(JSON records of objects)
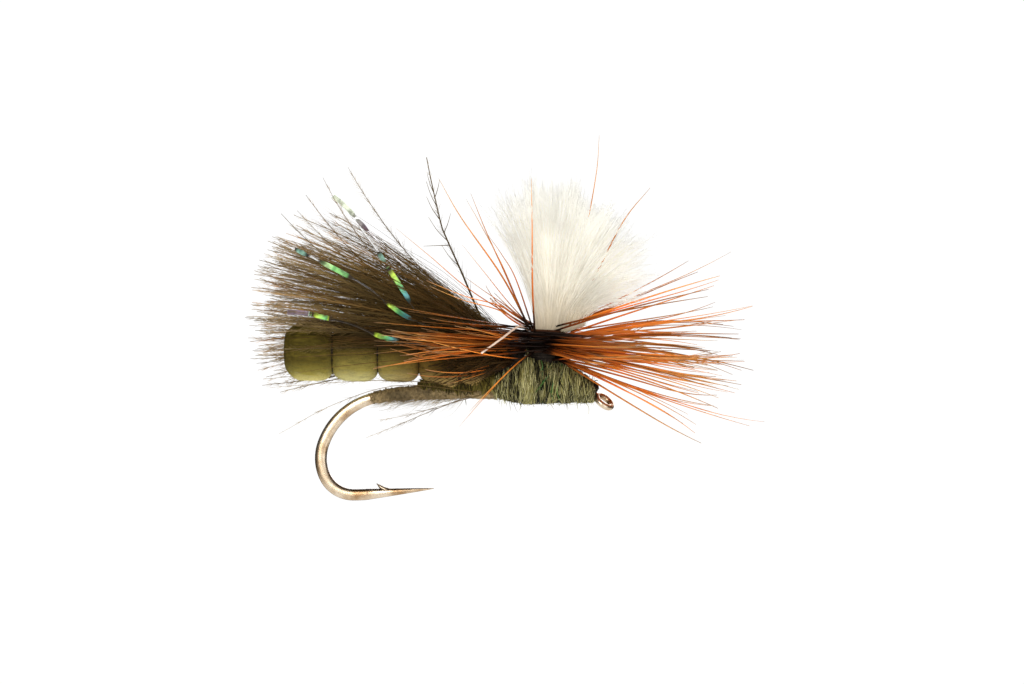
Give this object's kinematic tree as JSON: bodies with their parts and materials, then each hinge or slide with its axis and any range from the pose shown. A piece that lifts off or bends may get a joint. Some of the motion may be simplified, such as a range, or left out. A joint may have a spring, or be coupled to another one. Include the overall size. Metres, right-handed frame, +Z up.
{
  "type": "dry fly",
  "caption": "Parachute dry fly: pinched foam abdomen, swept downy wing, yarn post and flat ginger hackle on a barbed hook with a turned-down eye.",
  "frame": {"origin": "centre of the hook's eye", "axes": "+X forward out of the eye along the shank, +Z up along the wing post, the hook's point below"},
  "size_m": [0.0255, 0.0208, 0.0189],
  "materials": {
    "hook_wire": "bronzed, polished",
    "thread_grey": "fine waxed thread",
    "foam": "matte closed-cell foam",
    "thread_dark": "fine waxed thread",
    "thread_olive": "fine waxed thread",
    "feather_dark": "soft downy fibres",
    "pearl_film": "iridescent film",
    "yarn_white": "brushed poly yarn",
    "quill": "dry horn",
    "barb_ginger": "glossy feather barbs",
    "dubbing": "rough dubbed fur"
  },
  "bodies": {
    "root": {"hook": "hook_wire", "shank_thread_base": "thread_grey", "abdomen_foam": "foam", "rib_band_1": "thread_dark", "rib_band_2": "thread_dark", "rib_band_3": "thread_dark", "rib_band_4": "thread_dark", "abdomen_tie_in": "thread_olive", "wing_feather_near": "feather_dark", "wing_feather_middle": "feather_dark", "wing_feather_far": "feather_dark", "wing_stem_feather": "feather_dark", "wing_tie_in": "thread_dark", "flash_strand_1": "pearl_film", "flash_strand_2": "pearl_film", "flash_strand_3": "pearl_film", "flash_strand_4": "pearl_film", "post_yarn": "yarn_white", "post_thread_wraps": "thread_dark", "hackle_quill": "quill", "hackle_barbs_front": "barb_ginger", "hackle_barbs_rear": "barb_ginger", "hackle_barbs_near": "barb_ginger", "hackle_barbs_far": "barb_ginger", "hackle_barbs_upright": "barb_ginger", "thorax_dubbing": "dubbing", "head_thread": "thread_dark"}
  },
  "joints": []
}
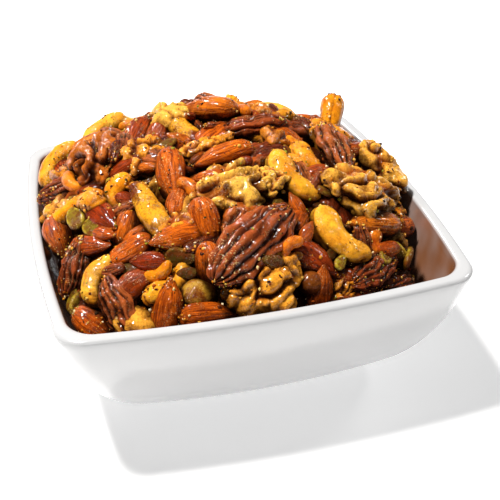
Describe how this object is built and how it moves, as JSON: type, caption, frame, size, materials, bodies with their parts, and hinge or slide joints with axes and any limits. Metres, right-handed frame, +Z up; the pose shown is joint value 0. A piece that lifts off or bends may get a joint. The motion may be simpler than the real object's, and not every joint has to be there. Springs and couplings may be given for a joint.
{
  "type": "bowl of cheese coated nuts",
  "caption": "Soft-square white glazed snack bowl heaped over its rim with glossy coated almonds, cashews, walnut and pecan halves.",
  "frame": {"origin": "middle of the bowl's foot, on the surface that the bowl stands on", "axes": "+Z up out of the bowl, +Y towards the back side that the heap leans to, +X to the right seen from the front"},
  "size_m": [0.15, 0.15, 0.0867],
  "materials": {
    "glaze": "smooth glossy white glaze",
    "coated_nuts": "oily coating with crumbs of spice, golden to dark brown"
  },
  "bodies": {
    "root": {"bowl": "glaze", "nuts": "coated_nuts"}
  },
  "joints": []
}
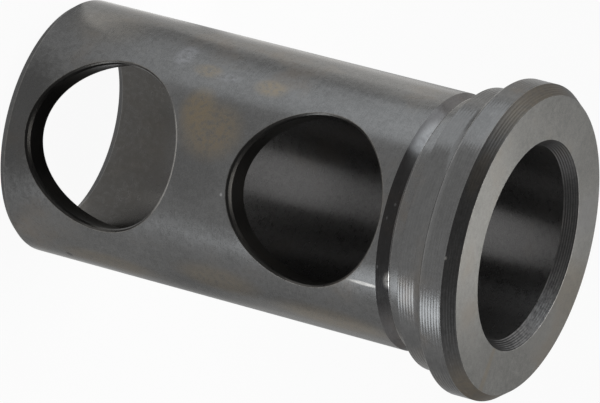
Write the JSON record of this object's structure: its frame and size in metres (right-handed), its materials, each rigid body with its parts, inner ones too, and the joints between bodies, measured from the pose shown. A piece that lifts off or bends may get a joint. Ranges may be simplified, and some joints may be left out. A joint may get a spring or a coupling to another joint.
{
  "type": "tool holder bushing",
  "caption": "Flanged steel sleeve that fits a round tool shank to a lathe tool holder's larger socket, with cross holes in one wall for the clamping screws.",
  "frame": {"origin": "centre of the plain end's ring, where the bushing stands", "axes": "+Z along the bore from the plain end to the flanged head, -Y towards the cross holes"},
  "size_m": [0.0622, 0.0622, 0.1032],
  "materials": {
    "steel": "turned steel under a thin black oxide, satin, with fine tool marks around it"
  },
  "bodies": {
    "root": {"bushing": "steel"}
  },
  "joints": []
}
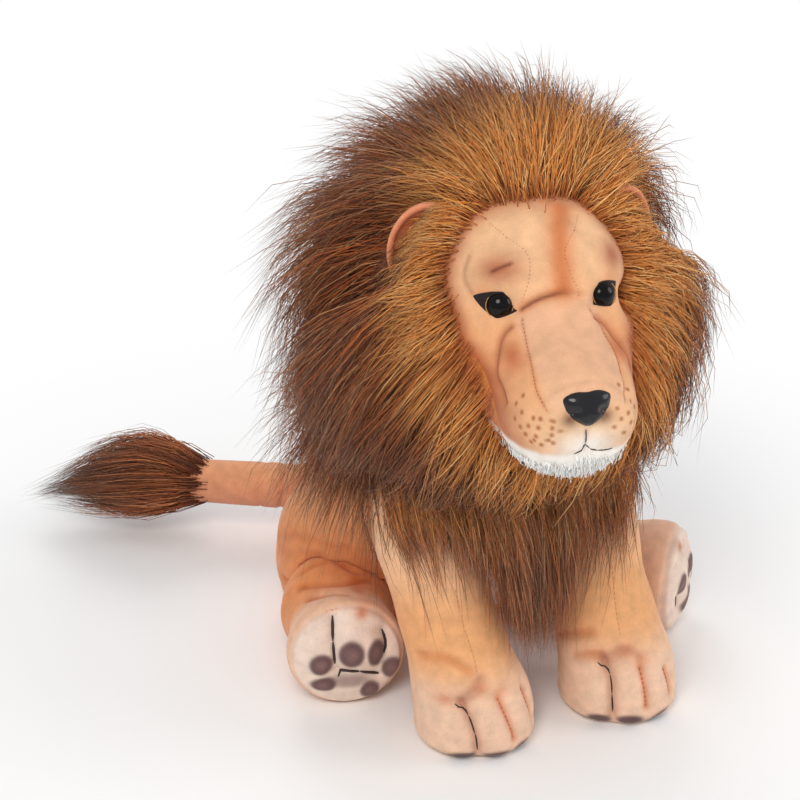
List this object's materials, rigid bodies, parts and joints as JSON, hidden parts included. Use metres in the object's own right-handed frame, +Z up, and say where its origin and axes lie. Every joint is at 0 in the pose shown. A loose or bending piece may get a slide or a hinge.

Work to do = Search the entries for the word "axes" and pick out every line that holds it.

Reply to the exercise =
  "frame": {"origin": "centre of the hook's eye", "axes": "+X forward out of the eye along the shank, +Z up along the wing post, the hook's point below"},
Describe how this object is built and how it moves, as JSON: type, caption, frame, size, materials, bodies with their parts, and hinge or slide joints with axes and any limits. Metres, right-handed frame, +Z up; the pose shown is joint value 0. A piece that lifts off or bends may get a joint. The motion may be simpler than the real object's, and not every joint has to be there. Springs and couplings may be given for a joint.
  "frame": {"origin": "middle of the bowl's foot, on the surface that the bowl stands on", "axes": "+Z up out of the bowl, +Y towards the back side that the heap leans to, +X to the right seen from the front"},
  "frame": {"origin": "centre of the plain end's ring, where the bushing stands", "axes": "+Z along the bore from the plain end to the flanged head, -Y towards the cross holes"},
List this object's materials, rigid bodies, parts and joints as JSON, hidden parts included. Use metres in the object's own right-handed frame, +Z up, and say where its origin and axes lie. Every joint is at 0 in the pose shown. A loose or bending piece may get a slide or a hinge.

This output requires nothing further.